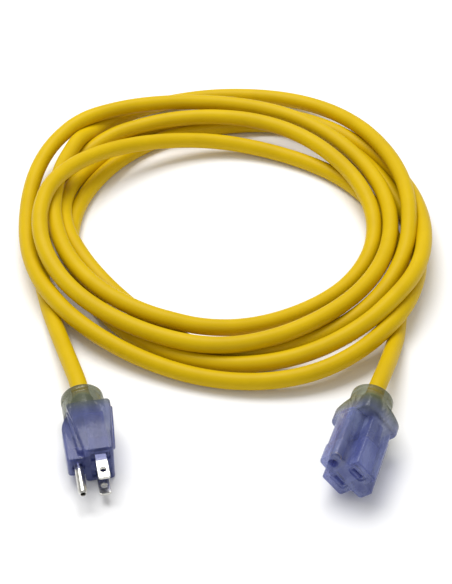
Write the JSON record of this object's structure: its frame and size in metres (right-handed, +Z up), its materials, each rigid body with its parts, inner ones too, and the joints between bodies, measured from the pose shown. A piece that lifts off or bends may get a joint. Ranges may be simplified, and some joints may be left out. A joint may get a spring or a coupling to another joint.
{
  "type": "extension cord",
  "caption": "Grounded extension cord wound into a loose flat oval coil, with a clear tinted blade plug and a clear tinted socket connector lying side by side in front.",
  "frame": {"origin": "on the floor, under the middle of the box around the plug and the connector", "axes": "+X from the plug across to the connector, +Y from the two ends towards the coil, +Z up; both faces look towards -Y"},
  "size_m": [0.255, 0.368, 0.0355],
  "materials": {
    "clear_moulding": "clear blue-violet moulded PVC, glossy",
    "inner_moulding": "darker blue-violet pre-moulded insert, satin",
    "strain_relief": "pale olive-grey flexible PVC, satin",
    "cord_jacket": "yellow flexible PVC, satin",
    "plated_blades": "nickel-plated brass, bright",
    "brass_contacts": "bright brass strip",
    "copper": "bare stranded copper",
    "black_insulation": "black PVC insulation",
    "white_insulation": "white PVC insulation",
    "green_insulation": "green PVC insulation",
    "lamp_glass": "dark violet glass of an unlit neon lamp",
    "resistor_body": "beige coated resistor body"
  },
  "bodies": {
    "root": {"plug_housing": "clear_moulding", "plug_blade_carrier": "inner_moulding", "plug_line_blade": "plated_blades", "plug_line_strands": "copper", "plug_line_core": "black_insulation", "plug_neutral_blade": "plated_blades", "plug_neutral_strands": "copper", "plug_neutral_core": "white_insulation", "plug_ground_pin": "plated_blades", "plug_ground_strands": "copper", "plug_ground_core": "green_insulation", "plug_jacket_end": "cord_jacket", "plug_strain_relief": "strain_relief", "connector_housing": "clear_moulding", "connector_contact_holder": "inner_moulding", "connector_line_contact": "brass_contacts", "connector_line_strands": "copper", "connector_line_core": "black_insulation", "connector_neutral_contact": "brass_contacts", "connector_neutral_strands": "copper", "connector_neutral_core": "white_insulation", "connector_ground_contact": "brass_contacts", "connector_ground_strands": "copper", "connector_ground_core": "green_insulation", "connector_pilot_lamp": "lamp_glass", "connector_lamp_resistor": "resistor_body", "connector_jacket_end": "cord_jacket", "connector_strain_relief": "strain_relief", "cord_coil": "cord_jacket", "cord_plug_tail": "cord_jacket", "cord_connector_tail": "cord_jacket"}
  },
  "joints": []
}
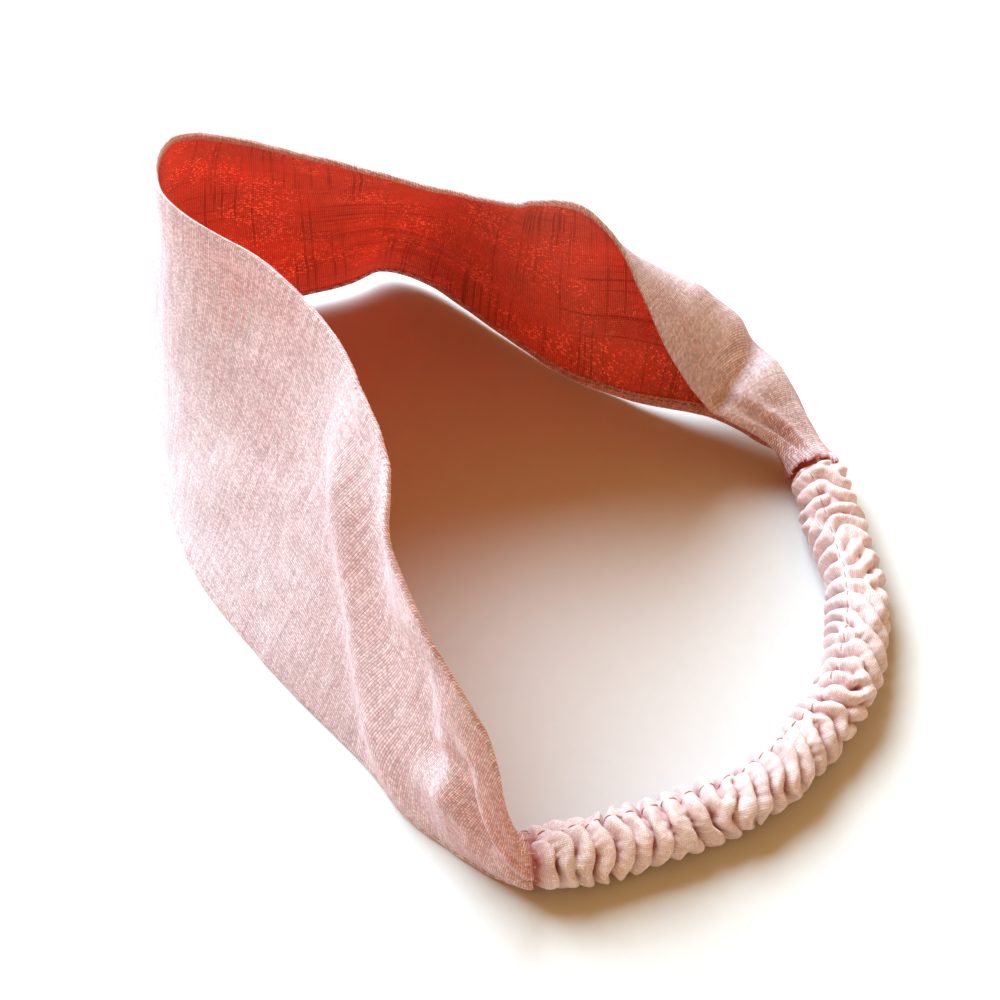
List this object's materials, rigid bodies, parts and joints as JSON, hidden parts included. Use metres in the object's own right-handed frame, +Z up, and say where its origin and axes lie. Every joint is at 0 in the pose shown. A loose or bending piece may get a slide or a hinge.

* **Instruction**
Each record above should be output again exactly.

* **The reply**
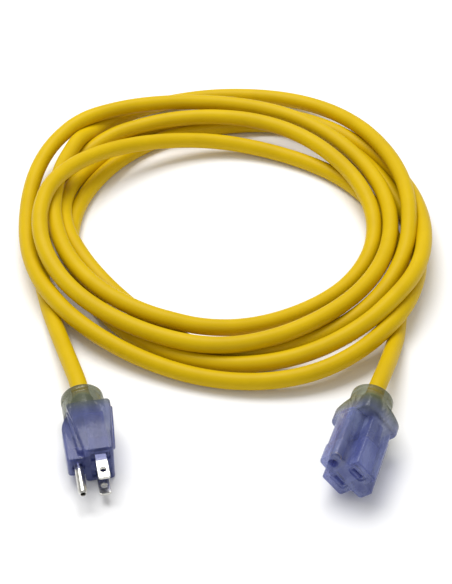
Write the JSON record of this object's structure: its frame and size in metres (right-handed, +Z up), its materials, each rigid body with its parts, inner ones too, and the joints between bodies, measured from the pose shown. A piece that lifts off or bends may get a joint. Ranges may be simplified, and some joints may be left out. A joint may get a spring or a coupling to another joint.
{
  "type": "extension cord",
  "caption": "Grounded extension cord wound into a loose flat oval coil, with a clear tinted blade plug and a clear tinted socket connector lying side by side in front.",
  "frame": {"origin": "on the floor, under the middle of the box around the plug and the connector", "axes": "+X from the plug across to the connector, +Y from the two ends towards the coil, +Z up; both faces look towards -Y"},
  "size_m": [0.255, 0.368, 0.0355],
  "materials": {
    "clear_moulding": "clear blue-violet moulded PVC, glossy",
    "inner_moulding": "darker blue-violet pre-moulded insert, satin",
    "strain_relief": "pale olive-grey flexible PVC, satin",
    "cord_jacket": "yellow flexible PVC, satin",
    "plated_blades": "nickel-plated brass, bright",
    "brass_contacts": "bright brass strip",
    "copper": "bare stranded copper",
    "black_insulation": "black PVC insulation",
    "white_insulation": "white PVC insulation",
    "green_insulation": "green PVC insulation",
    "lamp_glass": "dark violet glass of an unlit neon lamp",
    "resistor_body": "beige coated resistor body"
  },
  "bodies": {
    "root": {"plug_housing": "clear_moulding", "plug_blade_carrier": "inner_moulding", "plug_line_blade": "plated_blades", "plug_line_strands": "copper", "plug_line_core": "black_insulation", "plug_neutral_blade": "plated_blades", "plug_neutral_strands": "copper", "plug_neutral_core": "white_insulation", "plug_ground_pin": "plated_blades", "plug_ground_strands": "copper", "plug_ground_core": "green_insulation", "plug_jacket_end": "cord_jacket", "plug_strain_relief": "strain_relief", "connector_housing": "clear_moulding", "connector_contact_holder": "inner_moulding", "connector_line_contact": "brass_contacts", "connector_line_strands": "copper", "connector_line_core": "black_insulation", "connector_neutral_contact": "brass_contacts", "connector_neutral_strands": "copper", "connector_neutral_core": "white_insulation", "connector_ground_contact": "brass_contacts", "connector_ground_strands": "copper", "connector_ground_core": "green_insulation", "connector_pilot_lamp": "lamp_glass", "connector_lamp_resistor": "resistor_body", "connector_jacket_end": "cord_jacket", "connector_strain_relief": "strain_relief", "cord_coil": "cord_jacket", "cord_plug_tail": "cord_jacket", "cord_connector_tail": "cord_jacket"}
  },
  "joints": []
}
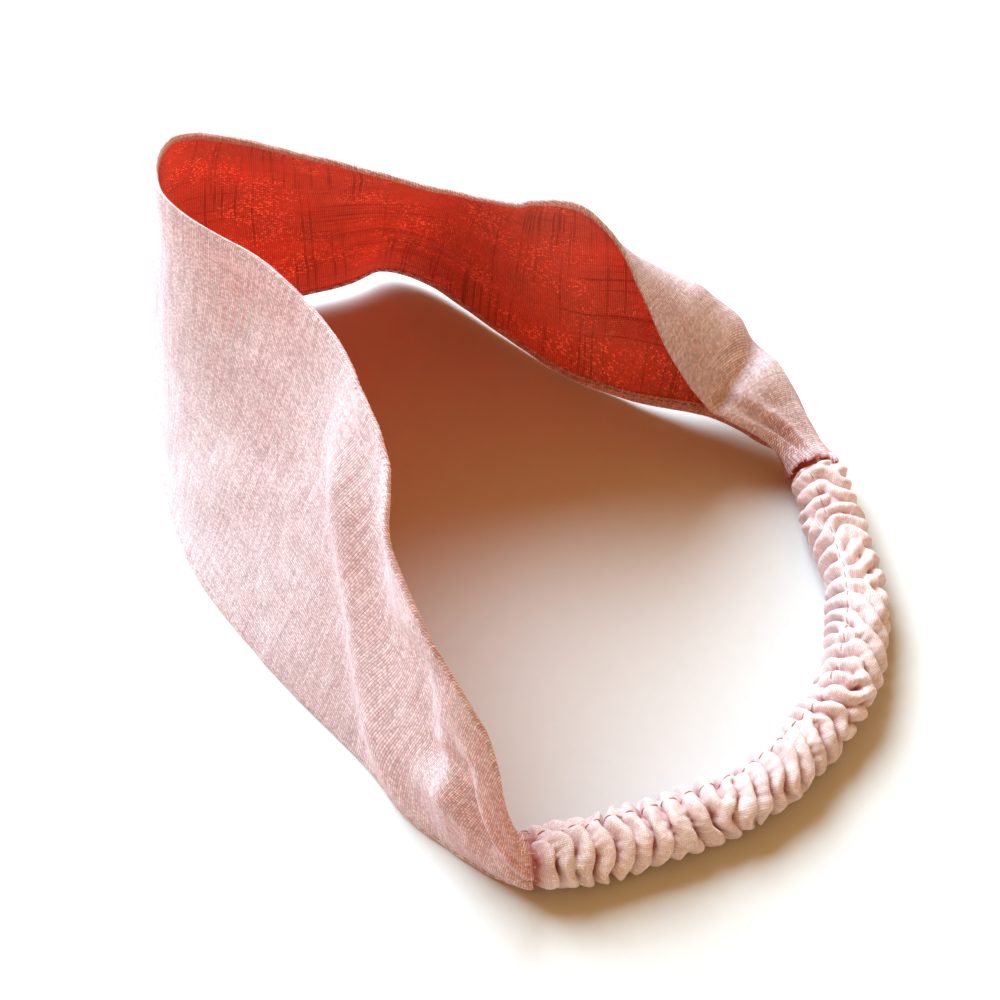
List this object's materials, rigid bodies, parts and joints as JSON, hidden parts included. Use metres in the object's own right-handed frame, +Z up, and say where its origin and axes lie. Every joint is at 0 in the pose shown. A loose or bending piece may get a slide or a hinge.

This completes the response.